Direction → Only the lines from the one containing "return revolve(make_face(profile), Axis.Z) +" down to the one containing "obj.parent = empty", inclusive, are to be quoted exactly.

___

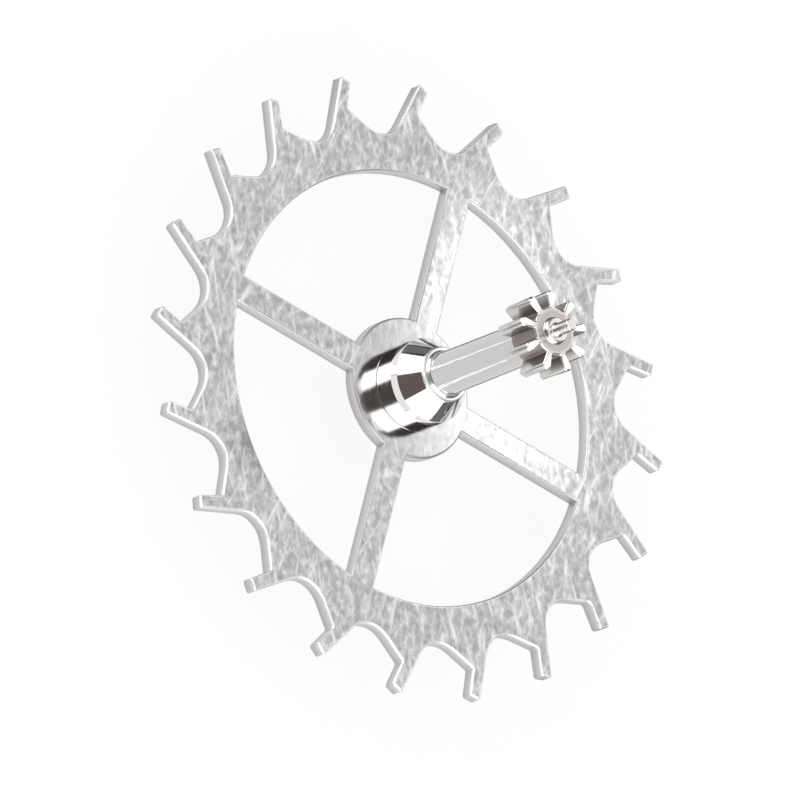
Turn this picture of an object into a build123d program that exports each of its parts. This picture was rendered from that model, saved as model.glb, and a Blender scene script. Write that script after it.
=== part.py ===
from build123d import *
import math
import os

# Escape wheel of a Swiss lever watch, staked with its collet on the escape pinion.
# Lengths are millimetres and angles are degrees, anticlockwise seen from the pinion end.
# The arbor stands on Z with its pinion at the top. Z = 0 is the lower bearing shoulder,
# the face that sets the arbor's height in the watch. The arms lie along X and Y.

# Teeth. Each is a finger that leans clockwise, with a sloped impulse face on its end.
tooth_count = 20
heel_radius = 2.5          # circle through the high corners, half the wheel's diameter
toe_drop = 0.051           # how much lower the other corner is, which the pallets catch
impulse_angle = 2.14       # angle at the arbor from heel corner to toe corner
finger_lean = 24.0         # the finger's front flank, measured from the heel's radius
finger_taper = 2.5         # the back flank leans this much more, so the foot is wider
toe_flank = 0.225          # length of the finger's free front flank
tooth_depth = 0.522        # heel down to where slope and back flank would meet
slope_hollow = 0.016       # how far the slope dips below a straight line
slope_bend_share = 0.092   # of each half of the slope, taken by the bend in its middle
root_fillet_share = 0.83   # of the slope's lower half, taken by the rounding at its foot
crook_fillet = 0.025       # rounding where the front flank meets the slope
tooth_phase = 13.8         # heel corner of the first tooth, from the first arm

# Plate.
plate_thickness = 0.105
rim_width = 0.24           # from the tooth roots to the windows
eye_radius = 0.565         # the ring around the hub that the arms run into
arm_count = 4
arm_width = 0.226
edge_break = 0.014         # polished edge all round the front of the plate
bore_radius = 0.25         # hole that takes the collet's spigot
rivet_sink_depth = 0.035   # countersink at the back of the hole, filled by the rivet
rivet_sink_width = 0.04

# Collet, a turned and polished bush between the plate and the arbor.
collet_radius = 0.346
collet_band_height = 0.18  # straight band that stands on the plate
collet_bevel_height = 0.068
collet_bevel_inset = 0.008 # how much the shallow bevel narrows above the band
collet_cone_height = 0.183
collet_top_land = 0.044    # flat ring left round the arbor on top of the cone
rivet_height = 0.022       # domed rivet left proud at the back
rivet_dome_inset = 0.05

# Arbor.
pivot_radius = 0.05
lower_pivot_length = 0.2
upper_pivot_length = 0.21  # from the leaves' front face
pivot_end_round = 0.015
shoulder_chamfer = 0.02
shaft_radius = 0.173       # upper part
seat_step = 0.023          # the lower part is thinner by this, and the step sits on the collet
plate_height = 0.26        # lower shoulder to the back of the plate
shaft_length = 1.06        # visible length from the collet to the leaves

# Pinion, cut in the arbor's own steel.
leaf_count = 9
leaf_root_radius = 0.192
leaf_flank_height = 0.09   # straight flank, up to the pitch circle
leaf_point_height = 0.047  # rounded point, above the pitch circle
leaf_thickness = 0.074     # at the pitch circle
leaf_length = 0.302
leaf_end_chamfer = 0.014
leaf_phase = -58.1         # first leaf, from the first arm
boss_radius = 0.108        # low shoulder on the front face, which bears against the jewel
boss_height = 0.036
boss_chamfer = 0.014

# Radii and heights that follow from the sizes above.
toe_radius = heel_radius - toe_drop
back_lean = finger_lean + finger_taper
root_radius = heel_radius - tooth_depth
rim_inner_radius = root_radius - rim_width
seat_radius = shaft_radius - seat_step
collet_top_radius = shaft_radius + collet_top_land
leaf_pitch_radius = leaf_root_radius + leaf_flank_height
leaf_tip_radius = leaf_pitch_radius + leaf_point_height
plate_front = plate_height + plate_thickness
band_top = plate_front + collet_band_height
bevel_top = band_top + collet_bevel_height
collet_top = bevel_top + collet_cone_height
leaf_bottom = collet_top + shaft_length
leaf_top = leaf_bottom + leaf_length
boss_top = leaf_top + boss_height
upper_pivot_top = leaf_top + upper_pivot_length


def polar(radius, angle):
    """Point at a radius and an angle about the arbor."""
    return (radius * math.cos(math.radians(angle)), radius * math.sin(math.radians(angle)))


def flank_point(start, heel_angle, lean, distance):
    """Point reached by going inwards from start along one flank of a finger."""
    step = polar(distance, heel_angle + 180 - lean)
    return (start[0] + step[0], start[1] + step[1])


def fillet_radius(before, corner, after, reach):
    """Radius of the fillet that starts this far from its corner on both lines."""
    inwards = math.atan2(corner[1] - before[1], corner[0] - before[0])
    outwards = math.atan2(after[1] - corner[1], after[0] - corner[0])
    turn = abs(math.remainder(outwards - inwards, math.tau))
    return reach / math.tan(turn / 2)


def flank_to_root():
    """Length of a back flank from the heel corner down to the root circle."""
    along = heel_radius * math.cos(math.radians(back_lean))
    across = heel_radius * math.sin(math.radians(back_lean))
    return along - math.sqrt(root_radius**2 - across**2)


def tooth_pitch(heel_angle):
    """Outline from one heel corner, clockwise, to the next tooth's heel corner."""
    next_angle = heel_angle - 360 / tooth_count
    heel = polar(heel_radius, heel_angle)
    toe = polar(toe_radius, heel_angle - impulse_angle)
    crook = flank_point(toe, heel_angle, finger_lean, toe_flank)
    next_heel = polar(heel_radius, next_angle)
    root = flank_point(next_heel, next_angle, back_lean, flank_to_root())
    run = math.dist(crook, root)
    outwards = (crook[1] - root[1], root[0] - crook[0])
    dip = slope_hollow / run
    middle = (
        (crook[0] + root[0]) / 2 - outwards[0] * dip,
        (crook[1] + root[1]) / 2 - outwards[1] * dip,
    )
    half_run = math.dist(middle, root)
    bend = fillet_radius(crook, middle, root, half_run * slope_bend_share)
    foot = fillet_radius(middle, root, next_heel, half_run * root_fillet_share)
    impulse_face = Line(heel, toe)
    flanks = FilletPolyline(
        toe, crook, middle, root, next_heel, radius=[crook_fillet, bend, foot]
    )
    return impulse_face.edges() + flanks.edges()


def windows():
    """The open sectors between the rim, the eye and the arms."""
    opening = Circle(rim_inner_radius) - Circle(eye_radius)
    arm = Pos(rim_inner_radius / 2, 0) * Rectangle(rim_inner_radius * 2, arm_width)
    for index in range(arm_count):
        opening -= Rot(0, 0, index * 360 / arm_count) * arm
    return opening


def escape_wheel():
    """Flat steel plate: rim, teeth, arms and eye, with a bore for the collet."""
    outline = []
    for index in range(tooth_count):
        outline += tooth_pitch(tooth_phase + index * 360 / tooth_count)
    blank = make_face(outline) - windows()
    plate = Pos(0, 0, plate_height) * extrude(blank, plate_thickness)
    front_edges = plate.faces().sort_by(Axis.Z)[-1].edges()
    plate = chamfer(front_edges, edge_break)
    bore = Pos(0, 0, plate_height) * extrude(Circle(bore_radius), plate_thickness)
    sink_mouth = bore_radius + rivet_sink_width
    sink = revolve(
        make_face(
            Polyline(
                (0, 0, plate_height),
                (sink_mouth, 0, plate_height),
                (bore_radius, 0, plate_height + rivet_sink_depth),
                (0, 0, plate_height + rivet_sink_depth),
                close=True,
            )
        ),
        Axis.Z,
    )
    return plate - bore - sink


def hub_collet():
    """Turned bush: rivet, spigot, band, shallow bevel, cone and a flat top."""
    rivet_back = plate_height - rivet_height
    sink_mouth = bore_radius + rivet_sink_width
    profile = Polyline(
        (seat_radius, 0, rivet_back),
        (sink_mouth - rivet_dome_inset, 0, rivet_back),
        (sink_mouth, 0, plate_height),
        (bore_radius, 0, plate_height + rivet_sink_depth),
        (bore_radius, 0, plate_front),
        (collet_radius, 0, plate_front),
        (collet_radius, 0, band_top),
        (collet_radius - collet_bevel_inset, 0, bevel_top),
        (collet_top_radius, 0, collet_top),
        (seat_radius, 0, collet_top),
        close=True,
    )
    return revolve(make_face(profile), Axis.Z)


def leaf_face():
    """One leaf: radial flanks up to the pitch circle and a rounded point."""
    half = leaf_thickness / 2
    half_root = half * leaf_root_radius / leaf_pitch_radius
    inner = shaft_radius / 2
    flanks = Polyline(
        (leaf_pitch_radius, -half),
        (leaf_root_radius, -half_root),
        (inner, -half_root),
        (inner, half_root),
        (leaf_root_radius, half_root),
        (leaf_pitch_radius, half),
    )
    point = ThreePointArc(
        (leaf_pitch_radius, half), (leaf_tip_radius, 0), (leaf_pitch_radius, -half)
    )
    return make_face(flanks.edges() + point.edges())


def pinion_leaves():
    """The toothed drum, with its leaf ends chamfered."""
    section = Circle(leaf_root_radius)
    for index in range(leaf_count):
        section += Rot(0, 0, leaf_phase + index * 360 / leaf_count) * leaf_face()
    drum = Pos(0, 0, leaf_bottom) * extrude(section, leaf_length)
    chamfered = leaf_tip_radius - leaf_end_chamfer
    envelope = revolve(
        make_face(
            Polyline(
                (0, 0, leaf_bottom),
                (chamfered, 0, leaf_bottom),
                (leaf_tip_radius, 0, leaf_bottom + leaf_end_chamfer),
                (leaf_tip_radius, 0, leaf_top - leaf_end_chamfer),
                (chamfered, 0, leaf_top),
                (0, 0, leaf_top),
                close=True,
            )
        ),
        Axis.Z,
    )
    return drum & envelope


def pinion_arbor():
    """Arbor turned in one piece with its pinion: pivots, seat, shaft, leaves and shoulder."""
    pivot_end = pivot_radius - pivot_end_round
    leaf_middle = leaf_bottom + leaf_length / 2
    profile = Polyline(
        (0, 0, -lower_pivot_length),
        (pivot_end, 0, -lower_pivot_length),
        (pivot_radius, 0, pivot_end_round - lower_pivot_length),
        (pivot_radius, 0, 0),
        (seat_radius - shoulder_chamfer, 0, 0),
        (seat_radius, 0, shoulder_chamfer),
        (seat_radius, 0, collet_top),
        (shaft_radius, 0, collet_top),
        (shaft_radius, 0, leaf_middle),
        (boss_radius, 0, leaf_middle),
        (boss_radius, 0, boss_top - boss_chamfer),
        (boss_radius - boss_chamfer, 0, boss_top),
        (pivot_radius, 0, boss_top),
        (pivot_radius, 0, upper_pivot_top - pivot_end_round),
        (pivot_end, 0, upper_pivot_top),
        (0, 0, upper_pivot_top),
        close=True,
    )
    return revolve(make_face(profile), Axis.Z) + pinion_leaves()


os.makedirs("parts", exist_ok=True)
export_step(escape_wheel(), "parts/escape_wheel.step")
export_step(hub_collet(), "parts/hub_collet.step")
export_step(pinion_arbor(), "parts/pinion_arbor.step")
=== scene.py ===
import math

import bpy
from mathutils import Matrix, Vector


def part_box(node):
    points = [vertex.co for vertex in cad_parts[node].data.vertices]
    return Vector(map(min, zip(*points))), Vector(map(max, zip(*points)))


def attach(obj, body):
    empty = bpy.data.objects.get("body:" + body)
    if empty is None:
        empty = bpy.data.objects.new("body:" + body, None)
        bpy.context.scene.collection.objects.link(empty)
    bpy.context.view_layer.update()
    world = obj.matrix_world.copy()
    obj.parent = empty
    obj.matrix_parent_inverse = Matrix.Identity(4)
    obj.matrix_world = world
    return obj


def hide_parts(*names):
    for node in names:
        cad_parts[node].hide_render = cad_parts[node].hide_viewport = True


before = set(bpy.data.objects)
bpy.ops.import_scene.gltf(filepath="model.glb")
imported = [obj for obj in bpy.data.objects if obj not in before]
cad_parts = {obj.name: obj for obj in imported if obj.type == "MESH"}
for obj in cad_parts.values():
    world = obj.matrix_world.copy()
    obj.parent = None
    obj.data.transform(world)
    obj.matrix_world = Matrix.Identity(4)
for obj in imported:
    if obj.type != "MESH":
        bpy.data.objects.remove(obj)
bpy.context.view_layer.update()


# Escape wheel plate.
# A flat disc of hardened steel with club teeth, four arms and an eye, lapped on
# its faces, with the front edge broken and polished. The collet is riveted in it.

mm = 0.001
heel_radius = 2.5 * mm         # circle through the teeth's high corners
toe_drop = 0.051 * mm          # how much lower the other corner of a tooth is
impulse_angle = 2.14           # angle at the arbor from heel corner to toe corner
finger_lean = 24.0             # the finger's front flank, measured from the heel's radius
finger_taper = 2.5             # the back flank leans this much more, so the foot is wider
toe_flank = 0.225 * mm         # length of the finger's free front flank
tooth_depth = 0.522 * mm       # heel down to where slope and back flank would meet
slope_hollow = 0.016 * mm      # how far the slope dips below a straight line
slope_bend_share = 0.092       # of half the slope, taken by the bend in its middle
root_fillet_share = 0.83       # of half the slope, taken by the rounding at its foot
crook_reach = 0.0175 * mm      # of the rounding where the front flank meets the slope
tip_reach = 0.02 * mm          # and of the polished rounding at the finger's two corners
tooth_count = 20
tooth_phase = 13.8             # heel corner of the first tooth, from the first arm
rim_width = 0.24 * mm          # from the tooth roots to the windows
eye_radius = 0.565 * mm        # the ring round the hub that the arms run into
arm_count = 4
arm_width = 0.226 * mm
bore_radius = 0.25 * mm        # hole that takes the collet's spigot
rivet_sink_depth = 0.035 * mm  # countersink at the back of the hole, filled by the rivet
rivet_sink_width = 0.04 * mm
polished_edge = 0.019 * mm     # radius of the polished rounding round the front
back_edge = 0.005 * mm         # the back's edges are only stoned
plate_crease = 30              # degrees. Faces that meet at more than this stay crisp

wheel_low, wheel_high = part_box("escape_wheel")
plate_back = wheel_low[2]
plate_front = wheel_high[2]
root_radius = heel_radius - tooth_depth
rim_inner_radius = root_radius - rim_width
rivet_mouth = bore_radius + rivet_sink_width
back_lean = finger_lean + finger_taper
pitch_angle = 360 / tooth_count


def polar(radius, degrees):
    """Point at a radius and an angle about the arbor."""
    turn = math.radians(degrees)
    return Vector((radius * math.cos(turn), radius * math.sin(turn)))


facet_turn = math.radians(7)   # about how much a rounding turns at each facet
lead_in = 0.02                 # straight piece at both ends of a rounding, of its reach


def rounded(points, reaches):
    """The line through the points, its inner corners rounded from this far on each side."""
    line = [points[0]]
    for before, corner, after, reach in zip(points, points[1:], points[2:], reaches):
        if reach == 0:
            line.append(corner)
            continue
        inwards = (corner - before).normalized()
        outwards = (after - corner).normalized()
        turn = math.atan2(inwards.x * outwards.y - inwards.y * outwards.x, inwards.dot(outwards))
        radius = reach / math.tan(turn / 2)
        start = corner - inwards * reach
        centre = start + Vector((-inwards.y, inwards.x)) * radius
        steps = max(3, round(abs(turn) / facet_turn))
        line.append(start - inwards * reach * lead_in)
        for step in range(steps + 1):
            line.append(centre + Matrix.Rotation(turn * step / steps, 2) @ (start - centre))
        line.append(corner + outwards * reach * (1 + lead_in))
    line.append(points[-1])
    return line


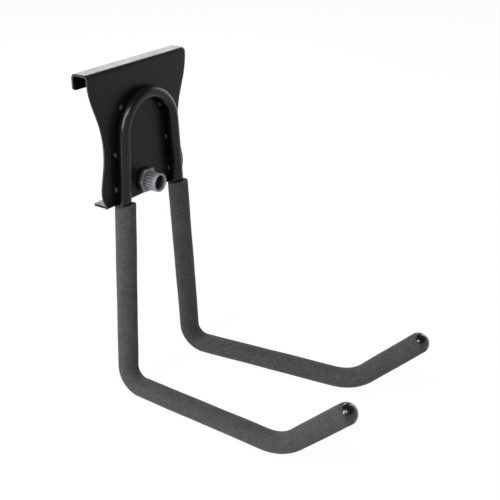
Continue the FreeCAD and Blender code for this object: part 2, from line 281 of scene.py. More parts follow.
def closedCellFoam():
    # nitrile rubber foam with a ground skin: charcoal, dull, with fine open pits
    material, tree = newMaterial("closedCellFoam")
    place = addNode(tree, "ShaderNodeTexCoord").outputs["Object"]
    pits = addNode(tree, "ShaderNodeTexNoise",
                   {"Scale": 1 / (foam["cell"] * mm), "Detail": 3.0, "Roughness": 0.6}, {"Vector": place})
    cloud = addNode(tree, "ShaderNodeTexNoise", {"Scale": 1 / (foam["cloud"] * mm), "Detail": 3.0},
                    {"Vector": place})
    floor, skin = foam["pitRange"]
    grain = addNode(tree, "ShaderNodeValToRGB", links={"Fac": pits.outputs["Fac"]},
                    stops=[(floor, linear(foam["pitColour"])), (skin, linear(foam["colour"]))])
    patch = addNode(tree, "ShaderNodeValToRGB", links={"Fac": cloud.outputs["Fac"]},
                    stops=[(0.3, grey(foam["cloudShade"])), (0.7, grey(1.0))])
    colour = addNode(tree, "ShaderNodeMix", {0: 1.0},
                     {6: grain.outputs["Color"], 7: patch.outputs["Color"]},
                     data_type="RGBA", blend_type="MULTIPLY")
    bump = addNode(tree, "ShaderNodeBump", {"Strength": 0.7, "Distance": foam["cellDepth"] * mm},
                   {"Height": pits.outputs["Fac"]})
    shader = addNode(tree, "ShaderNodeBsdfPrincipled",
                     {"Roughness": foam["roughness"], "IOR": 1.45, "Specular IOR Level": 0.2,
                      "Sheen Weight": 0.05, "Sheen Roughness": 0.5},
                     {"Base Color": colour.outputs[2], "Normal": bump.outputs["Normal"]})
    addNode(tree, "ShaderNodeOutputMaterial", links={"Surface": shader.outputs["BSDF"]})
    return material


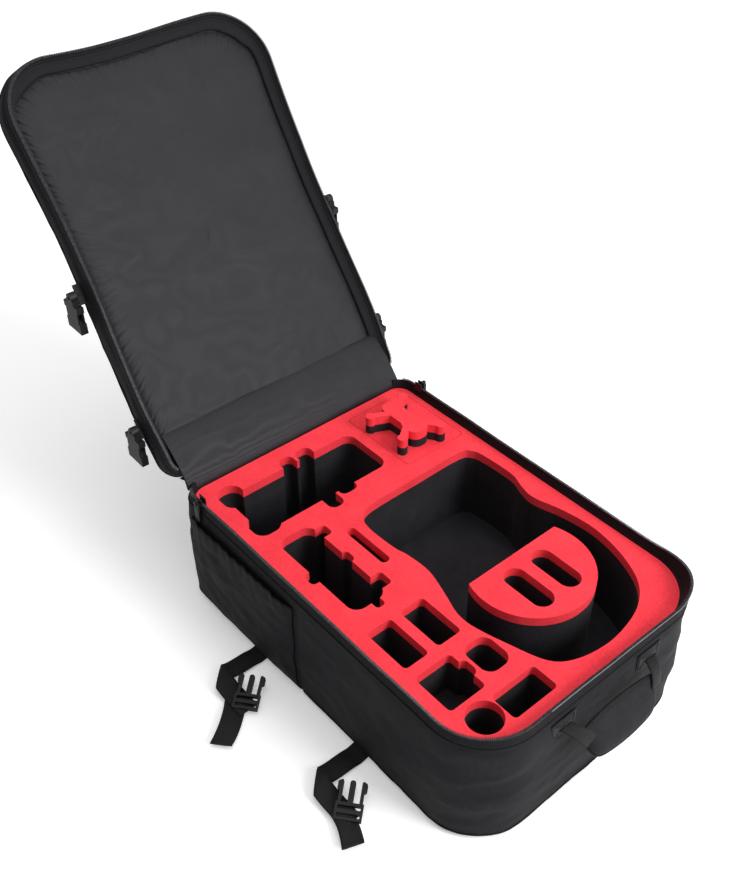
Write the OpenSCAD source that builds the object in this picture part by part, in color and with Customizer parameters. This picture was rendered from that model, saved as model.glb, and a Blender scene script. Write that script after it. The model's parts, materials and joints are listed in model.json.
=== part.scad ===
// Soft carrying case for a folding quadcopter and its accessories.
// A zipped bag body lies on its back and holds a block of layered foam with cut pockets.
// The padded lid is hinged at one short end; the grab handle is at the other.
// +X runs from the hinge end to the handle end, +Y to the far long side, +Z up.
// The origin is at the middle of the bag's underside.

/* [Foam insert] */
// Length of the foam block, hinge end to handle end
foam_l = 496; // [494:1:500]
// Width of the foam block
foam_w = 338; // [336:1:342]
// Thickness of the plain sheet that closes the pockets below
foam_base_h = 20; // [14:1:24]
// Height of the lower foam layer, cut only by the deep pockets
foam_low_h = 50; // [40:1:60]
// Height of the middle foam layer, cut by every pocket
foam_mid_h = 44; // [38:1:50]
// Thickness of the coloured top layer
foam_top_h = 12; // [8:1:14]
// Ledge under the lift-out cover of the small-parts compartment
ledge_w = 10; // [6:1:12]
// Thickness of the black sheet under that cover
cover_core_h = 8; // [6:1:12]
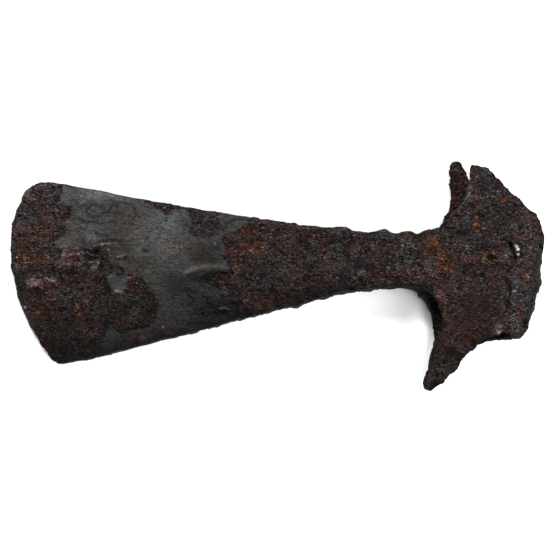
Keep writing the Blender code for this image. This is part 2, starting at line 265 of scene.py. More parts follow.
PINK = {
    0.95: [(499, 328, 5, 6)],
    0.65: [(34, 283, 10, 5), (52, 281, 7, 4)],
    0.5: [(68, 255, 7, 2.6), (77, 253, 3, 2), (66, 264, 7, 3), (114, 209, 6, 2),
        (104, 248, 4, 1.5), (93, 262, 8, 1.5), (96, 256, 6, 1.2)],
    0.4: [(74, 268, 6, 3), (120, 254, 6, 2), (62, 188, 3, 2)],
    0.35: [(208, 267, 12, 2.5)],
    0.3: [(283, 244, 4, 6)],
    0.25: [(152, 252, 10, 2), (470, 262, 6)],
    0.15: [(404, 247, 6, 5)],
    0.1: [(322, 236, 6, 3)],
}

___

Final answer →
    return revolve(make_face(profile), Axis.Z) + pinion_leaves()


os.makedirs("parts", exist_ok=True)
export_step(escape_wheel(), "parts/escape_wheel.step")
export_step(hub_collet(), "parts/hub_collet.step")
export_step(pinion_arbor(), "parts/pinion_arbor.step")
=== scene.py ===
import math

import bpy
from mathutils import Matrix, Vector


def part_box(node):
    points = [vertex.co for vertex in cad_parts[node].data.vertices]
    return Vector(map(min, zip(*points))), Vector(map(max, zip(*points)))


def attach(obj, body):
    empty = bpy.data.objects.get("body:" + body)
    if empty is None:
        empty = bpy.data.objects.new("body:" + body, None)
        bpy.context.scene.collection.objects.link(empty)
    bpy.context.view_layer.update()
    world = obj.matrix_world.copy()
    obj.parent = empty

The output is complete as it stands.